The rest of the August was cliché: Lebanese politicians arguing about the internet, Hezbollah and the FM playing the usual love-and-hate game, and other Lebanese politicians trying to strike an gas & oil deal before a new president gets elected and complicates the procedure of sharing the cake. Speaking of that:

“We discussed the oil and gas file and ways to extract it from the Lebanese waters. We have agreed with the AMAL Movement on the points of disagreement which gives the country an opportunity for stability.” (Gebran Bassil, July 1 2016)

Presidency for oil?

Now this is pure speculation, but Berri’s 13 votes in parliament are a nice advantage for Aoun’s quest to the presidential palace (March 8 + LF =65 votes – here’s a nice table clarifying that), and the calm statements going back and forth from Ain El Tineh to Rabieh recently (Aoun and Berri are known for their political cold war) hints that an agreement on the oil dossier can mean that a compromise including the oil and gas reserves file might make it easier to end the deadlock. Also, we all know that “opportunity for stability” is the politician’s nickname of “Lebanese president”

Bassil’s comments were made following his meeting with Speaker Nabih Berri in the presence of Minister Ali Hassan Khalil, who, in turn, said that Berri is “keen on reaching a common ground over this issue in order to launch works.

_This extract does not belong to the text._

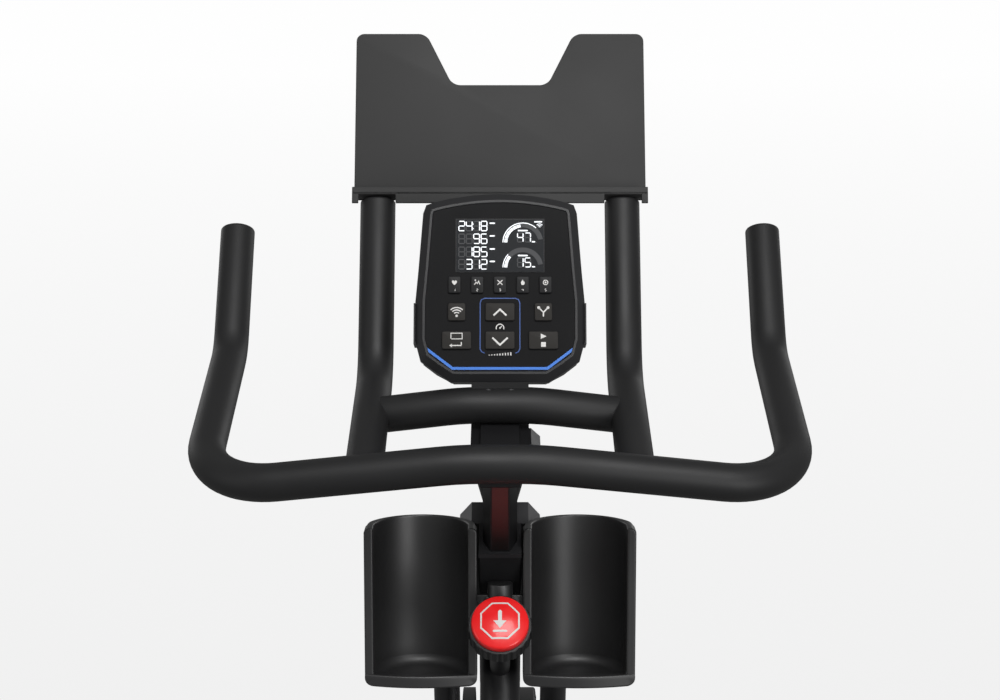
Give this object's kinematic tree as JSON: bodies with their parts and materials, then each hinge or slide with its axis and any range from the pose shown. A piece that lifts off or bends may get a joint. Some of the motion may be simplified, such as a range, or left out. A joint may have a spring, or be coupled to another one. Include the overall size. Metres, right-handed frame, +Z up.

“We discussed political issues and projects and we agreed to continue the coordination and cooperation over these issues” he added.

“these” = something is cooking. Have you ever seen the FPM and Amal leaders so happy and optimistic in their meetings?

Jumblatt too:

Jumblatt also criticized any new term extension for Kahwagi in the army command, a move that should bring the PSP leader closer to the FPM, which is something he shouldn’t be doing if there wasn’t a deal on the horizon. He also praised the FPM-Amal agreement

Oh, and among other cliché events, the supreme council of the tribal federation (the national dialogue guys) met for three days and decided that since electing a president and agreeing on an electoral law, organizing parliamentary elections, voting a state budget, and drafting a defensive strategy were too mainstream, they were now going to work on creating a senate and debate its authorities and its electoral law – in the absence of a president and with the legitimacy of 127 deputies elected more than 7 years ago who are represented by an assembly of politicians that has no constitutional authority.


So to sum up the first half of this summer, the Lebanese Christian parties were organizing themselves for next year’s parliamentary elections while the political class was complicating the presidential crisis even more by including senate talks and the oil doisser in the potential deal. Complicating the crisis means a longer deadlock and a longer deadlock means a possible parliamentary extension which also means a longer deadlock, which means that the entire revolts and counter-revolts that happened in the Christian parties last month were in vain.

So yeah, again, nice.

Oh, and speaking of deadlocks and productivity, Lebanon’s number 1 presidential candidate right now, Sleiman Frangieh, reportedly said that the only things that work right now are…prayers. And people complain our politicians / candidates have no plans.

Enjoy your summer. You know your politicians are!

And pray.

Don’t forget to pray,

For three years of dialogue weren’t enough to agree on the name of a president.